Dual-stream complementarity: Removing either stream causes a performance drop of $10\%+$.
Multi-tau MoSE: Using 3 experts (92.8) yields significant gains over a single SNN (88.4).
Moderate CroSA supervision: $\lambda_d=0.2$ is optimal; excessive weighting introduces identity-irrelevant textures from RGB.
Low-light superiority: Performance drops only $9.6\%$ across light conditions, whereas silhouette methods drop $30\%+$.

Highlights & Insights¶

Explicit decoupling of dynamics and shape allows each mechanism to focus on its strength, avoiding trade-offs in temporal/spatial resolution.
MoSE applies MoE to the temporal domain of spiking neurons, letting the network hold different "temporal filters" (membrane constants) for varying lighting/motion.
CroSA utilizes VFM knowledge transfer without increasing inference cost, distilling dense human structure priors into sparse event encoders.
Cost-efficiency: Achieving LiDAR-level performance at a fraction of the hardware cost ($1/50$).
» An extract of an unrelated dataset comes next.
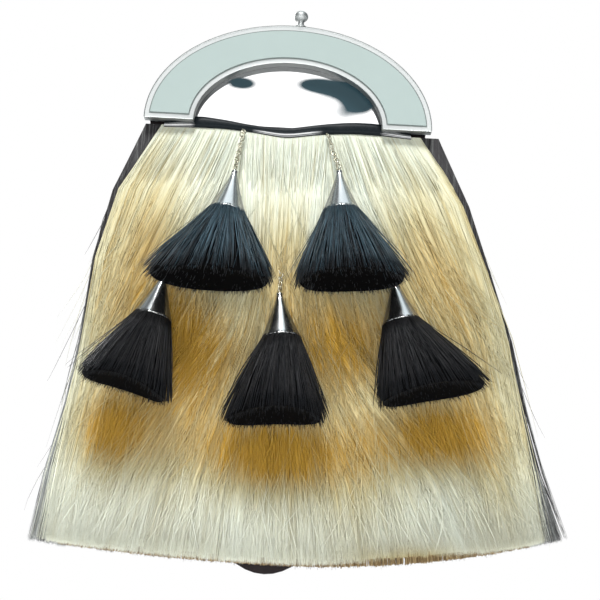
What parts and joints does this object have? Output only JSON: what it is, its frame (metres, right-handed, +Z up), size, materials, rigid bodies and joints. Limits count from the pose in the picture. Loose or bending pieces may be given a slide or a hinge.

Limitations & Future Work¶

Reliance on synthetic data: Current benchmarks are synthesized, introducing a sim-to-real gap.
Training-time RGB: CroSA requires synchronized RGB frames for distillation, which may not always be available in pure event-collection pipelines.
Cross-domain challenges: Rank-1 on CCGR-Mini remains low ($3.7\%$ in Table 3), indicating that high covariate and viewpoint variance is still unresolved.

vs. EV-Gait: EventGait preserves sub-bin temporal precision and uses a dual-stream design, achieving higher accuracy with 10x fewer parameters.
vs. Silhouette methods: These fail under low light; EventGait remains robust due to the high dynamic range of event cameras.
vs. LiDAR methods: EventGait matches accuracy while using much cheaper sensors, demonstrating that 2D event streams can provide sufficient spatio-temporal dynamics.

Rating¶

Novelty: ⭐⭐⭐⭐⭐ Decoupling + MoSE + CroSA provides a fresh paradigm for event gait recognition.
Experimental Thoroughness: ⭐⭐⭐⭐⭐ Extensive evaluation across 5 categories with comprehensive ablations.
Writing Quality: ⭐⭐⭐⭐ Clear motivation; some implementation details are relegated to the appendix.
Value: ⭐⭐⭐⭐⭐ High potential for low-cost, robust surveillance and security applications.